Please find enclosed herewith an Office Memorandum No.1/4(i)/2025-E.II(B) dated 06.10.2025 issued by Govt. of India, Ministry of Finance, Department of Expenditure, North Block, New Delhi on the subject cited above for information and necessary action.

Sincerely

(Sourbh Tripathi)
Regional Provident Fund Commissioner-1 (HRD-1)

No. 1/4(i)/2025-E.II(B)
Government of India
Ministry of Finance
Department of Expenditure

*****

Kartavya Bhavan 1, Kartavya Path,
New Delhi-110001
Dated the 06th October, 2025

OFFICE MEMORANDUM

Subject: Revision of rates of Dearness Allowance to Central Government employees-effective from 01.07.2025.

The undersigned is directed to refer to this Department’s Office Memorandum No. 1/1(1)/2025-E.II(B) dated 2nd April, 2025 on the subject mentioned above and to say that the President is pleased to decide that the rates of Dearness Allowance payable to Central Government employees, shall be enhanced from 55% to 58% of the Basic Pay with effect from 1st July, 2025.

2. The term Basic Pay in the revised pay structure means the pay drawn in the prescribed Level in the Pay Matrix as per 7″ CPC recommendations accepted by the Government, but does not include any other type of pay like special pay, etc.

3. The Dearness Allowance will continue to be a distinct element of remuneration and will not be treated as pay within the ambit of FR 9(21).

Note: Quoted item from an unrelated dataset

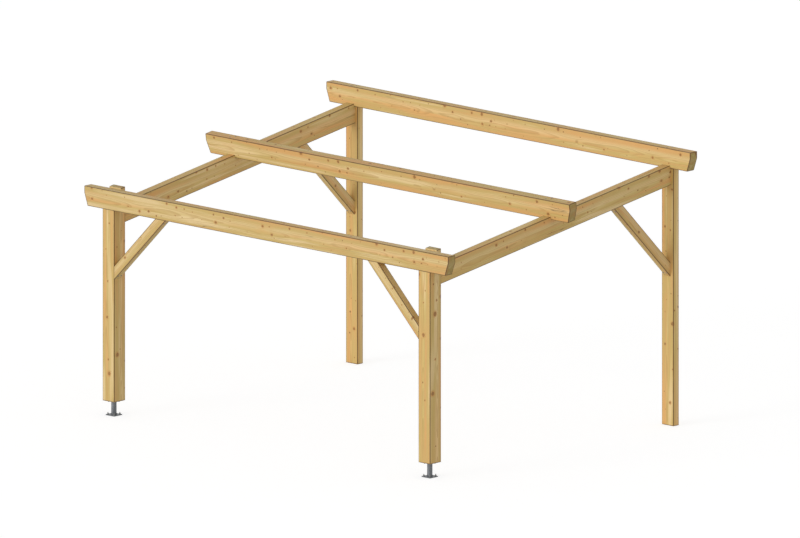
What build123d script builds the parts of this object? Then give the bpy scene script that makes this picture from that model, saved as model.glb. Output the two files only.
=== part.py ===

4. The payment on account of Dearness Allowance involving fractions of 50 paise and above may be rounded off to the next higher rupee and the fractions of less than 50 paise may be ignored.

5. These orders shall also apply to the civilian employees paid from the Defence Services Estimates and the expenditure will be chargeable to the relevant head of the Defence Services Estimates. In respect of Armed Forces personnel and Railway employees, separate orders will be issued by the Ministry of Defence and the Ministry of Railways, respectively.

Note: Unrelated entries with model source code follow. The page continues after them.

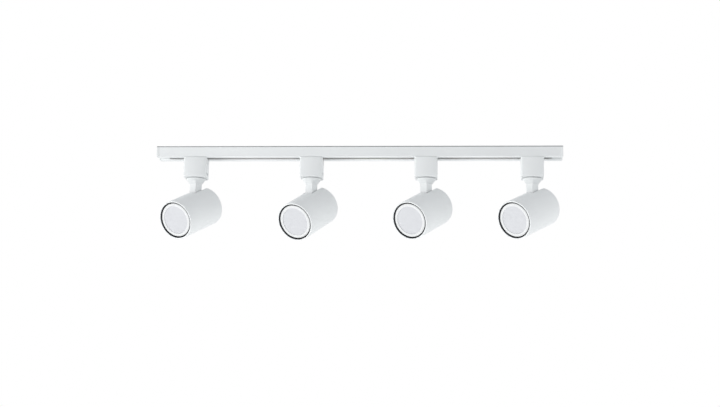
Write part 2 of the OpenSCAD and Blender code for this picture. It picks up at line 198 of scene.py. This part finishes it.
def make_floor():
    """A wide pale floor, well below the heads."""
    mesh = bpy.data.meshes.new("floor")
    corners = [(-FLOOR_HALF, -FLOOR_HALF, FLOOR_Z), (FLOOR_HALF, -FLOOR_HALF, FLOOR_Z),
               (FLOOR_HALF, FLOOR_HALF, FLOOR_Z), (-FLOOR_HALF, FLOOR_HALF, FLOOR_Z)]
    mesh.from_pydata(corners, [], [(0, 1, 2, 3)])
    mesh.materials.append(painted_floor())
    floor = bpy.data.objects.new("floor", mesh)
    bpy.context.scene.collection.objects.link(floor)


def make_studio():
    """A large soft key on the front left, a weak fill on the right, a soft light from below, the tent and the
    floor."""
    bpy.context.scene.view_settings.view_transform = "Standard"
    middle = (0.0, 0.0, -0.06)
    make_softbox("key", (-4.8, -2.4, -0.6), middle, 2.6, 132)
    make_softbox("fill", (2.2, -0.8, -0.3), middle, 1.2, 6.5)
    make_softbox("bounce", (0.0, 0.0, -2.0), middle, 2.2, 12.5)
    make_surround()
    make_floor()


# ---------------------------------------------------------------- materials

def add_node(tree, kind, settings=None, inputs=None, links=None):
    """Adds one node: settings are its properties, inputs its plain values, links its incoming sockets."""
    node = tree.nodes.new(kind)
    for name, value in (settings or {}).items():
        setattr(node, name, value)
    for name, value in (inputs or {}).items():
        node.inputs[name].default_value = value
    for name, socket in (links or {}).items():
        tree.links.new(socket, node.inputs[name])
    return node


def new_material(name):
    """An empty node material and its tree."""
    material = bpy.data.materials.new(name)
    material.use_nodes = True
    material.node_tree.nodes.clear()
    return material, material.node_tree


def position(tree):
    """The point on the piece, in metres in the row's frame."""
    return add_node(tree, "ShaderNodeTexCoord").outputs["Object"]


def per_mm(size):
    """A pattern's scale for features of that size in millimetres."""
    return 1 / (size * MM)


def grain(tree, point, size, detail=2.0):
    """A noise's value, with features of that size in millimetres."""
    noise = add_node(tree, "ShaderNodeTexNoise", inputs={"Scale": per_mm(size), "Detail": detail},
                     links={"Vector": point})
    return noise.outputs["Fac"]


def blended(tree, factor, colour, other):
    """A mix of two close colours."""
    mix = add_node(tree, "ShaderNodeMix", {"data_type": "RGBA"}, links={"Factor": factor})
    mix.inputs["A"].default_value = linear(colour)
    mix.inputs["B"].default_value = linear(other)
    return mix.outputs["Result"]


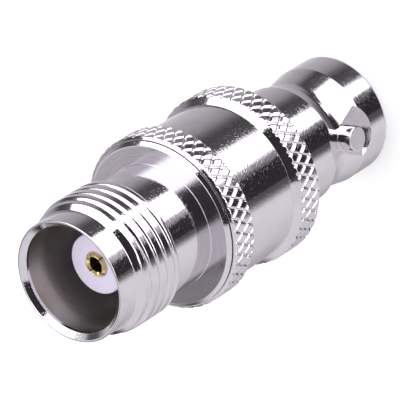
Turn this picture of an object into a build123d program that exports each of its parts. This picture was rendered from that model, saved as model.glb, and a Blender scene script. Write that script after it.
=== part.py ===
from build123d import *
import math
import os

# Coax adapter, a threaded jack (up) to a bayonet jack (down), in millimetres.
# The origin is the centre of the bayonet end's rim, and +Z runs up the axis.
# Radii build outwards from the contact and the bore, and heights stack up from the bayonet end.

# Centre contact
contact_hole_dia = 1.30
contact_wall = 0.41
contact_from_mouth = 3.10
contact_end_chamfer = 0.20
contact_hole_depth = 5.20
contact_hole_lead = 0.10
contact_drill_angle = 120
slot_width = 0.24
slot_length = 3.60
slot_count = 4
slot_turn = 22.5
collar_height = 0.74
collar_length = 2.0

# Insulators
nose_wall = 1.34
nose_from_mouth = 3.25
nose_chamfer = 0.12
insulator_body_step = 1.10
insulator_flange_step = 0.80
insulator_seat_depth = 8.60
insulator_body_length = 3.40
insulator_clearance = 0.02
collar_clearance = 0.02
tine_clearance = 0.08

# Bore round both noses, and the smooth wall that the mating plugs slide over
bore_dia = 8.14
lip_wall = 0.78
mouth_taper_length = 0.40

# Threaded end: 7/16-28 thread behind a smooth pilot
pilot_length = 1.90
threaded_mouth_relief = 0.13
threaded_mouth_depth = 3.00
rim_chamfer = 0.08
countersink_depth = 0.40
countersink_width = 0.52
thread_rise = 0.65
thread_length = 4.00
thread_lead_chamfer = 0.45
first_crest_length = 0.75
thread_pitch = 0.907
thread_depth = 0.416
thread_root_flat = 0.08
thread_flank_angle = 30
thread_relief = 0.114
thread_start_angle = 277
threaded_neck_length = 4.75

# Barrel and the two knurled grips
spigot_wall = 0.98
spigot_length = 4.10
spigot_chamfer = 0.20
spigot_clearance = 0.02
barrel_wall = 1.14
barrel_length = 5.70
grip_rise = 0.57
grip_length = 2.65
grip_face_chamfer = 0.45
knurl_count = 47
knurl_angle = 30
knurl_crest_drop = 0.05
knurl_depth = 0.26
threaded_knurl_starts = (3.8, 3.8)
bayonet_knurl_starts = (5.2, 2.8)

# Bayonet end
base_wall = 0.80
base_length = 5.15
base_ledge = 0.19
neck_wall = 0.43
neck_length = 2.20
flare_length = 1.85
lip_length = 2.75
lip_chamfer = 0.22
bayonet_mouth_relief = 0.09
bayonet_mouth_depth = 2.00
bayonet_rim_chamfer = 0.25

# Two lugs, one with the shell, each in a round milled pocket with a flat floor
lug_dia = 2.0
lug_rise = 0.65
lug_height = 4.63
lug_chamfer = 0.15
lug_count = 2
pocket_dia = 5.30
pocket_wall = 0.24

# Radii that follow
hole_r = contact_hole_dia / 2
contact_r = hole_r + contact_wall
collar_r = contact_r + collar_height
nose_r = contact_r + nose_wall
insulator_body_r = nose_r + insulator_body_step
insulator_flange_r = insulator_body_r + insulator_flange_step
contact_way_r = contact_r + collar_clearance
collar_way_r = collar_r + collar_clearance
tine_way_r = contact_r + tine_clearance
body_bore_r = insulator_body_r + insulator_clearance
flange_bore_r = insulator_flange_r + insulator_clearance
bore_r = bore_dia / 2
threaded_mouth_r = bore_r + threaded_mouth_relief
bayonet_mouth_r = bore_r + bayonet_mouth_relief
lip_r = bore_r + lip_wall
thread_r = lip_r + thread_rise
thread_root_r = thread_r - thread_depth
threaded_neck_r = thread_root_r - thread_relief
spigot_r = flange_bore_r + spigot_wall
socket_r = spigot_r + spigot_clearance
barrel_r = socket_r + barrel_wall
grip_r = barrel_r + grip_rise
base_r = bore_r + base_wall
bayonet_neck_r = bore_r + neck_wall
lug_top_r = lip_r + lug_rise
pocket_floor = bore_r + pocket_wall
lug_r = lug_dia / 2

# Heights that follow
flare_top = lip_length + flare_length
neck_top = flare_top + neck_length
base_top = neck_top + base_length
seam = base_top + grip_length
barrel_top = seam + barrel_length
flange = barrel_top + grip_length
thread_bottom = flange + threaded_neck_length
pilot_bottom = thread_bottom + thread_length
mouth = pilot_bottom + pilot_length
middle = mouth / 2
spigot_top = seam + spigot_length
nose_top = mouth - nose_from_mouth
contact_top = mouth - contact_from_mouth
threaded_mouth_bottom = mouth - threaded_mouth_depth
threaded_nose_seat = mouth - insulator_seat_depth
threaded_flange_seat = threaded_nose_seat - insulator_body_length
bayonet_flange_seat = insulator_seat_depth + insulator_body_length


def thread_groove_turn():
    """One turn of the thread's V groove, from the height 0 up to one pitch."""
    over = 0.08
    top_half = thread_root_flat / 2 + (thread_depth + over) * math.tan(math.radians(thread_flank_angle))
    with BuildPart(mode=Mode.PRIVATE) as turn:
        with BuildLine():
            Helix(pitch=thread_pitch, height=thread_pitch, radius=thread_r)
        with BuildSketch(Plane.XZ):
            with BuildLine():
                Polyline(
                    (thread_root_r, -thread_root_flat / 2),
                    (thread_r + over, -top_half),
                    (thread_r + over, top_half),
                    (thread_root_r, thread_root_flat / 2),
                    close=True,
                )
            make_face()
        sweep(is_frenet=True)
    return turn.part.rotate(Axis.Z, thread_start_angle)


def knurl_cutters(band_bottom, lean, start):
    """V-shaped bars of one lean that lie across a grip, one for each groove, turned by a start angle."""
    run_out = 0.60
    pitch = 2 * math.pi * grip_r / knurl_count * math.cos(math.radians(lean))
    flank = (pitch / 2) / (knurl_depth - knurl_crest_drop)
    half_length = grip_length / 2 / math.cos(math.radians(lean)) + run_out
    along = Vector(0, math.sin(math.radians(lean)), math.cos(math.radians(lean)))
    across = Vector(0, math.cos(math.radians(lean)), -math.sin(math.radians(lean)))
    groove = Plane(origin=(grip_r, 0, band_bottom + grip_length / 2), x_dir=across, z_dir=along)
    with BuildPart(mode=Mode.PRIVATE) as bar:
        with BuildSketch(groove):
            with BuildLine():
                Polyline(
                    (0, knurl_depth),
                    (-knurl_depth * flank, 0),
                    (knurl_depth * flank, 0),
                    close=True,
                )
            make_face()
        extrude(amount=half_length, both=True)
    return [bar.part.rotate(Axis.Z, start + 360 / knurl_count * i) for i in range(knurl_count)]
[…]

6. In so far as the persons serving in the Indian Audit and Accounts Department are concerned, these orders are issued in consultation with the Comptroller and Auditor General of India, as mandated under clause (5) of Article 148 of the Constitution of India.

Hindi version is attached.

(Samir Kumar Das)
Deputy Secretary to the Government of India

To

All Ministries/Departments of the Government of India (as per standard distribution list) Copy to: C&AG, UPSC, etc. as per standard endorsement list.